I hope you enjoy this podcast as much as I did.
Without further ado, I give you Dave Mudcat, Saunders.
Mudcat, welcome to the dispatch podcast.
Good talking to you, Jamie, real while.
It's been a while.
In fact, I think the last time we talked on air, some type of forum, was maybe around
2015, 2016.
So maybe start by just talking about the evolution that I know we've talked on the phone a little
bit. I believe in 2015, 2016, you seem to like Donald Trump. I don't know if you ended up voting
for him, but it seems like you have a different view on him now. So maybe just that evolution from
what you saw in Donald Trump in 2015, 2016, and how you view him now. Well, a lot of it is to
do. Of course, in 2006, I was former boy Jim Webb. You know, we had that short-lived campaign
and very early decided to get out. I mean, when 90% of the superdelegates are already with Hillary
Clinton at that time and all the candidates hadn't even announced.
It was pretty obvious what was going to have.

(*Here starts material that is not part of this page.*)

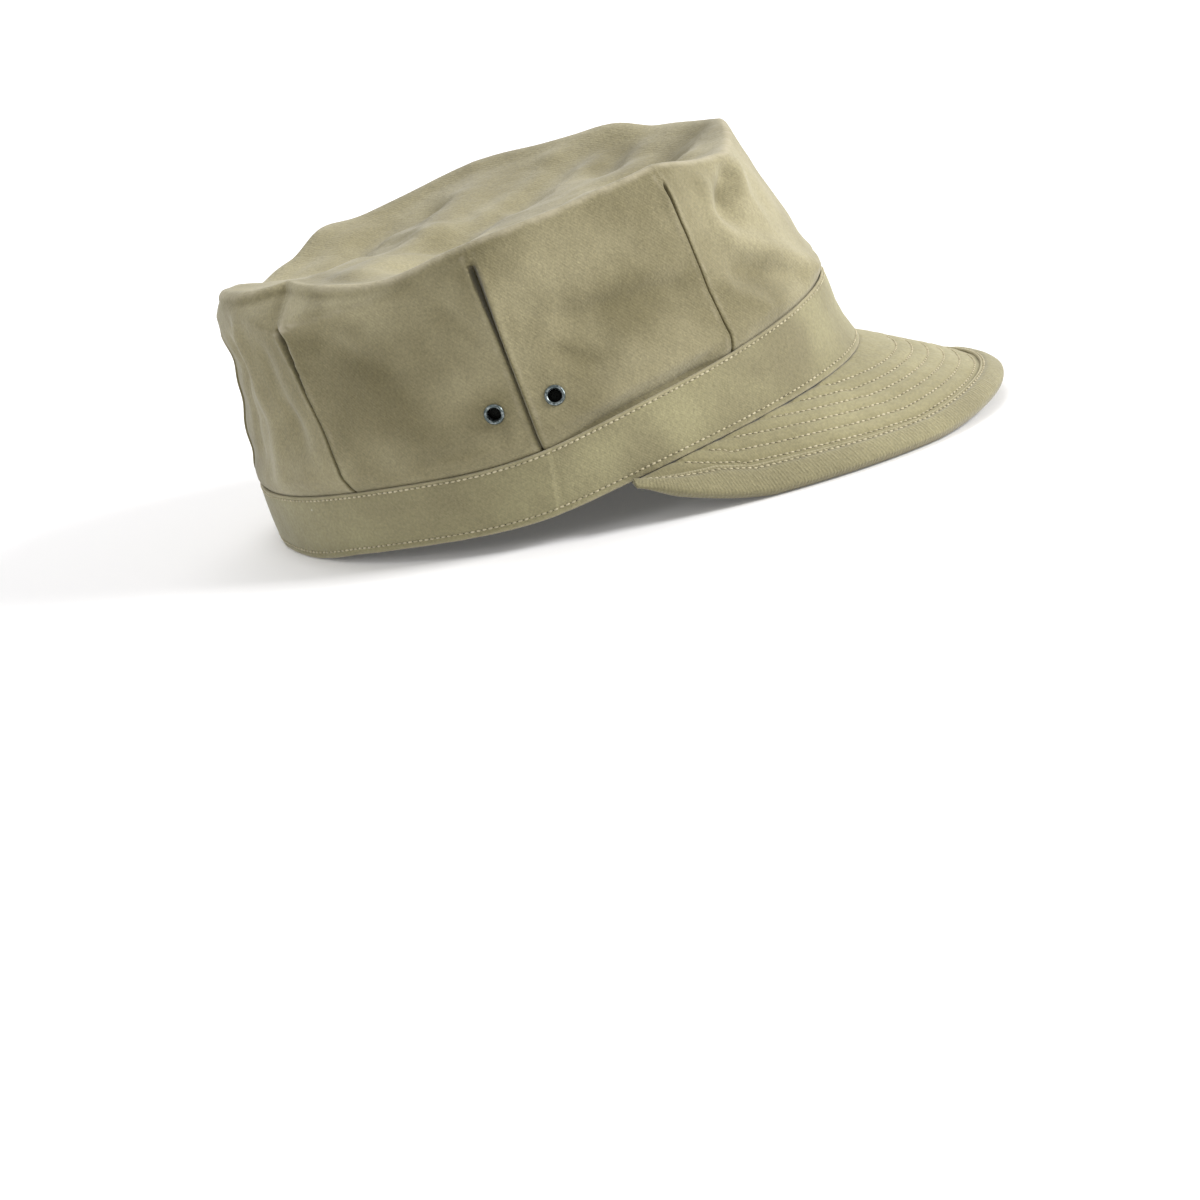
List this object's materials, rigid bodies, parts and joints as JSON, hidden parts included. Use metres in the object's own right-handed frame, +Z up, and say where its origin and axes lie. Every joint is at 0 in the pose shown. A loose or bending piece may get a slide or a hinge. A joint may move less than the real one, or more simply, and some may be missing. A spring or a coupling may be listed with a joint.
{
  "type": "field cap",
  "caption": "Olive cotton-twill field cap with a darted flat-topped crown, stitched band, short quilted brim with a bound edge and vent eyelets at the sides.",
  "frame": {"origin": "middle of the bounding box's bottom face, on the surface that the cap rests on", "axes": "-Y towards the front of the brim, -X towards the wearer's right, +Z up"},
  "size_m": [0.172, 0.2616, 0.1087],
  "materials": {
    "crown_twill": "olive cotton twill, matt, slightly washed out on the folds",
    "band_twill": "olive cotton twill strip, two rows of topstitching",
    "brim_twill": "olive cotton twill, quilted in rows of stitching",
    "binding_twill": "olive herringbone-like binding strip",
    "eyelet_metal": "dark zinc-grey, satin"
  },
  "bodies": {
    "root": {"crown": "crown_twill", "band": "band_twill", "brim": "brim_twill", "brim_binding": "binding_twill", "eyelet_right_front": "eyelet_metal", "eyelet_right_rear": "eyelet_metal", "eyelet_left_front": "eyelet_metal", "eyelet_left_rear": "eyelet_metal"}
  },
  "joints": []
}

But I never was totally for Trump.
I want to be clear, you know, you know about it.
My long run in the stain of the Clintons.
And, of course, I live in rural America.
I live in Craig County, Virginia, and counties fluctuates between a little less than
5,000 or a little over 5,000.
You know, I just saw the damage that the Clinton trade policy.
had done, you know, to my area and fly over America in general.
I'm a rural advocate first and a Democrat second.
But anyway, McClentons had lost me a lower line with, you know, the NAFTA CAF,
if there had been a shaft or they'd have done it.
A favored nation status for any number of people, including Red China.
That's the question I got for the media.
Why do everybody quit calling from Red Chita?
And they had in shade.
But anyway, you know, and the lack of antitrust, you know, suits on big boxes, which retail, which killed, you know, retail small towns.
And, of course, the vertical integration of agricultural industry.
It's culminated now.
Smithfield Food, which was a Virginia company, has been bought by China and the Chinese concerns.
But I would say this, I was more against Hillary Clinton.
And I felt like a Democratic Party had to go in a different direction.
And I came out in April that year in 2016 and made a prediction that Trump was going to beat her.
And she couldn't beat him in the Rust Belt, you know, with his economic populism, which ended up, in my opinion, being totally rhetorical.
I didn't see what he did for us.
You know, and Trump today, you know, everybody hates everybody.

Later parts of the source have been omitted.